Laura Donnelly in her article 'Less is more' (news focus, pages 12-13, 31 August) refers to a briefing from the Department of Health concerning the NHS plan's promised 1,000 graduate primary care mental health workers. The briefing says that the expectation is that the graduate psychologists will be in a strong position to apply for these posts.

Primary care counsellors have been providing 'brief therapy' for the past decade. We know that brief, therapeutic interventions must be provided by highly skilled practitioners who have a substantial training and life experience. Counsellors are trained in the therapeutic skills necessary to work with severely distressed people with a wide range of mental health problems.

If, as Matt Muijen states in the article, there are real bottlenecks for graduates who want to become clinical psychologists because there aren't enough supervisory places, how is it anticipated the supervisors will suddenly be available for this new workforce? Surely it cannot be planned that these graduates will work without supervision.

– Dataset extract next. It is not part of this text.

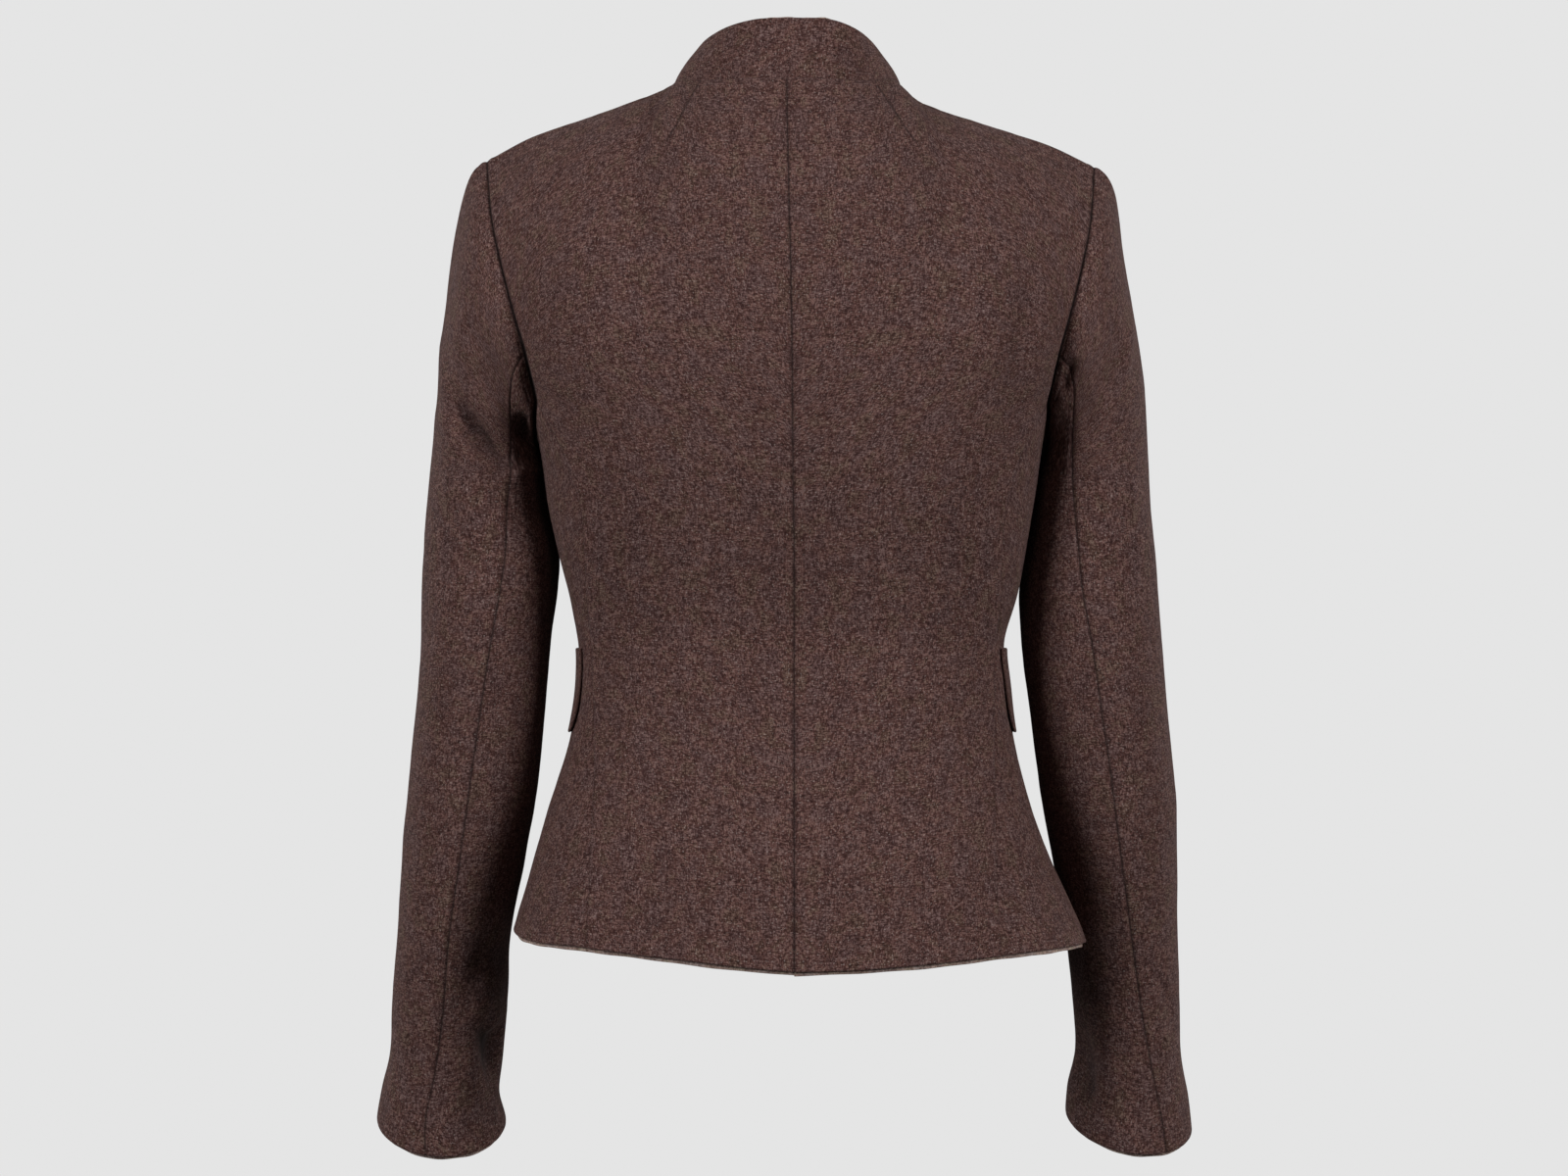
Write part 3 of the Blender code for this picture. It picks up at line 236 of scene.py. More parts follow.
# The angle round the sleeve of its back seam, and of its front seam, from the outer side.
SLEEVE_SEAM_COLUMNS = ("z", "left_back", "right_back", "front")
SLEEVE_SEAM_ROWS = (
    (-675, 80, 56, -130),
    (-645, 80, 62, -132),
    (-590, 87, 77, -134),
    (-510, 90, 87, -135),
    (-410, 94, 91, -136),
    (-345, 101, 96, -136),
    (-290, 108, 106, -134),
    (-240, 121, 118, -130),
)

# Stations round the armhole run down the back from 0 to 1, under the arm to 2 and up the front
# to 3. This gives the matching angle round the sleeve and the cap's handles there.
CAP_COLUMNS = ("station", "angle", "start", "finish")
CAP_ROWS = (
    (0.00, 0, 24, 116),
    (0.40, 52, 24, 88),
    (0.78, 108, 22, 46),
    (1.00, 140, 14, 20),
    (1.50, 181, 8, 9),
    (2.00, 222, 14, 20),
    (2.22, 250, 22, 44),
    (2.60, 306, 26, 85),
    (3.00, 360, 24, 116),
)
BACK_SEAM_STATION, FRONT_SEAM_STATION = 7 / 9, 2 + 2 / 9

# The largest folds of the sleeves: where they lie, their slant, half length and half width,
# and how far they stand out or sink in.
FOLD_COLUMNS = ("side", "angle", "z", "slant", "half_length", "half_width", "height")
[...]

The DoH says training will run through day-release schemes, which could be supported by clinical psychology training programmes with extra resources. A much better use of scarce resources would be to increase the funding for primary care counsellors rather than introduce a new, inadequately trained workforce with no proper career structure into primary care.

We need more primary care counsellors and we need more clinical psychologists. We do not need graduate psychologists working as primary care counsellors without the appropriate training. From the information we currently have, we have to warn that patients will be put at risk if this plan comes to fruition.